Look, none of this is to suggest that government has no role to play. There are domains - especially the provision of certain public goods - where collective action through central intelligence is essential, and where market mechanisms alone fall short. But central authority can rarely outperform decentralised incentives, personal responsibility and local knowledge. No, I’m afraid the reality is, through government, incentives are frequently misaligned with the public interest - because they are aligned with appearing virtuous, furthering the career and reputation of politicians, and helping the party stay in power by saying whatever it takes to secure votes. The market is not perfect - but it is the best we have for most societal transactions, and as a result of an aggregation of revealed preferences, it is profoundly more honest and reliable than the fiction of a wise and benevolent state.
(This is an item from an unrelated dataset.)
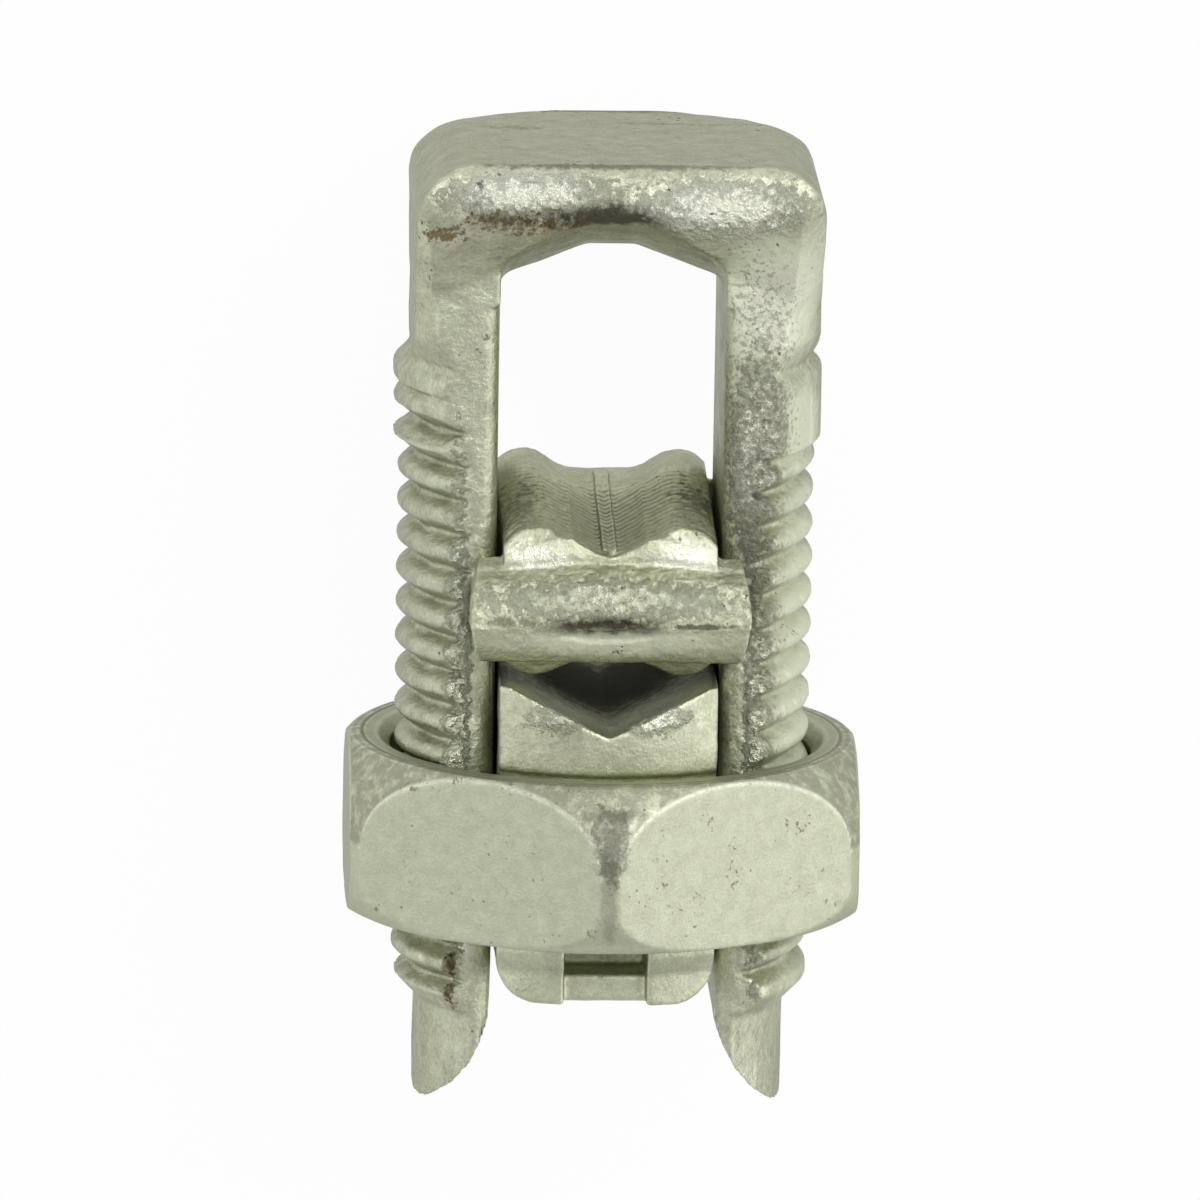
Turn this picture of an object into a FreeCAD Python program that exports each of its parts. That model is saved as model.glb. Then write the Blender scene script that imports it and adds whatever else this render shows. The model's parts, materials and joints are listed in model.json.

It remains one of the strangest and most unfortunate things, that I doubt I've ever met anyone who would endorse the outcomes I know political market failure produces when it occurs, yet the world is replete with people who habitually endorse its mechanisms and repeatedly trust its architects in prospect. The typical voter who trusts these politicians time and time again is a bit like someone who cheers for a magician when he saws the wrong person in half, and then asks for an encore.